タンザニア・ザンジバルでのフィールドワークとキャリア構築
和田美野(京都大学大学院アジア・アフリカ地域研究研究科修了(2015年度))
私は、大学院ではタンザニアの島しょ部であるザンジバルにおいて、カラギナンと呼ばれる海藻の養殖に関する研究を行いました。現地調査においては、効率的かつ効果的な調査を実施できている自信はありませんでしたが、時間をかけることはできたので、毎日毎日、村の家々を回りヒアリングをしたり、海藻の養殖場をひたすら歩いて実測したりして、調査を進めていきました。収集したデータが研究という文脈でどれほど役に立つものかは今でもなんとも言えませんが、それらのデータは自分が集めた自分だけのデータだと自信にはなりました。
タンザニアでの研究は、学部の4回生の頃に開始しましたが、現地での調査許可の取得ではザンジバル大学のシェイク先生に大変お世話になりましたし、研究を始めた初期に土壌調査をしていたときには、同じタンザニアのソコイネ農業大学の土壌学の先生や研究員の方々には土壌分析の基本を教えていただきました。英語もスワヒリ語も片言の私に、とても丁寧にかつ辛抱強く対応いただいたことは、非常に恵まれていたなと今でも思います。
就活についてですが、もともと、 修士修了後は就職をすることを漠然と考えていましたが、現在働いている会社に就職した理由は、アフリカでの経験とも少し関わりがあります。
アフリカに行くと中国企業の圧倒的なプレゼンスを感じます。日本企業も活動していますが、中国企業に比べるとその存在感はわずかです。それだけではなく、中国のほか、欧米のものもアフリカにはたくさん入って来ています。「日本製のものは良いものだ」と言っている現地の方も大勢いますが、それに対して日本企業の存在感があまりないように感じました。そこで、日本企業を手伝うような仕事がしたいと思うようになりました。自社でどんどん海外展開できるような力のある企業ではなく、海外展開に他の企業の助けがいるような企業の手伝いがしたいなとか、企業だけではなく中央官庁と働くのも面白そうだなとか、徐々に選択肢が絞られていきました。そして、いくつか面接を受け、実際に働いている社員の方とお会いする中で、この会社は肌に合っているかも、と思い現在の職場である日本総合研究所への入社を決意しました。入社後の仕事は上記のものとは全く異なりますが、最後の「この会社は肌に合っているかも」という感覚は間違いではなかったように思います。
就職活動中や、就職後は就職活動中の大学生の面談等を行うと「アフリカでの経験を今の会社でどれだけ活かせるのか・活かせているか」と聞かれることはしばしばあります。
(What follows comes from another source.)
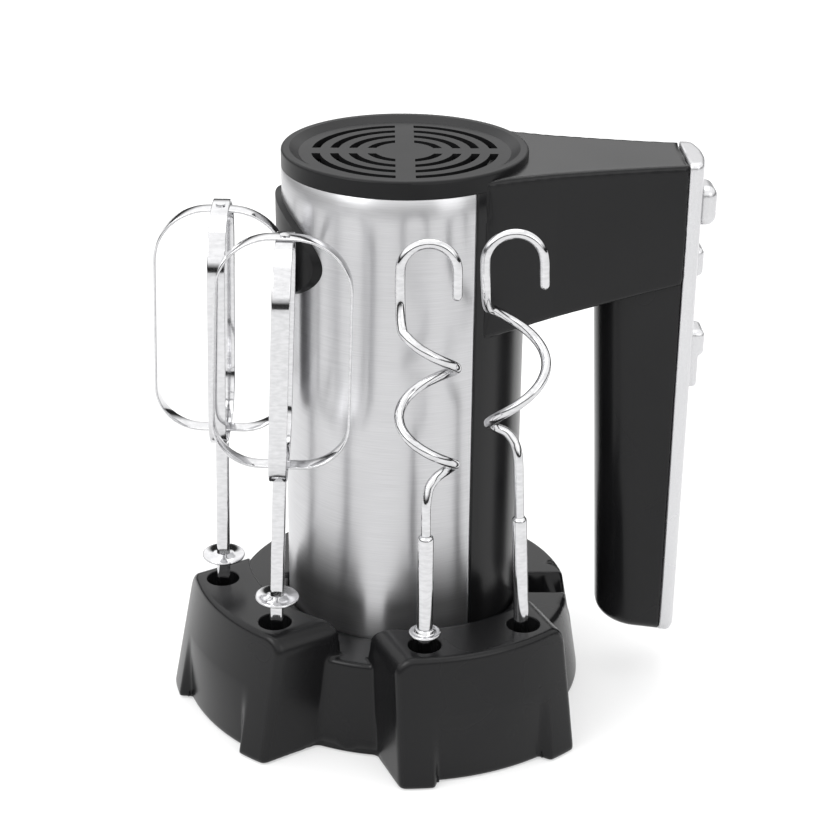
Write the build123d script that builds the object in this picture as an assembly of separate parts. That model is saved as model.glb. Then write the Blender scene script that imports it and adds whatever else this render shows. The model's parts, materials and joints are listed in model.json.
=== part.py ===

その点に関しては、私は自信をもって「はい、もちろん活かせます・活かせています。活かせない経験自体が無いです」と伝えることにしています。
基本的にすべての大学生に言えることですが、自身の研究や専門性をそのまま活かせる会社に出会う方が稀だと思っています。基本的には、活かしてもらうのを待つのではなく、活かし方を考えることが大切だと思います。普段の大学院の生活では当たり前となってしまって、感覚がずれてしまっているかもしれませんが、言葉のあまり通じない、行ったこともない地域に、単身で乗り込むことに喜びを感じ、好奇心旺盛に飛び込んでいける人材というのは、そう多くはないように思います。また、その右も左もわからない世界の中で、自分の目で見て感じたことを基に、研究の切り口を見つけるというのも、例え、外部からのサポートがあったとしても誰でもできることではないように思います。
それだけでも、アジア・アフリカ地域研究研究科にいる大学院生をはじめとして、アフリカでフィールドワークや留学を経験した皆さんは、他の学生が持っていない「活かせる経験」を持っているのではないでしょうか。私は、アフリカに渡航したこと、村に滞在したこと、海藻について研究したこと、ちょっとバラザで一休みしたこと、食べるなと言われたのに食欲に負けて食べた魚介類にあたって一晩中悶絶したこと、大学院時代のどの経験も、今活きているかと問われたら、胸を張って「活きています」と答えます。アフリカを経験した学生の皆さんには、闇雲に就活本等を読んで、バイトリーダーの経験とかをエントリーシートに書かないで、自分が大学院生活において全力で取り組んでいるアフリカでの研究に自信を持って、就職して社会人として、または、研究者として成長していかれることを期待します。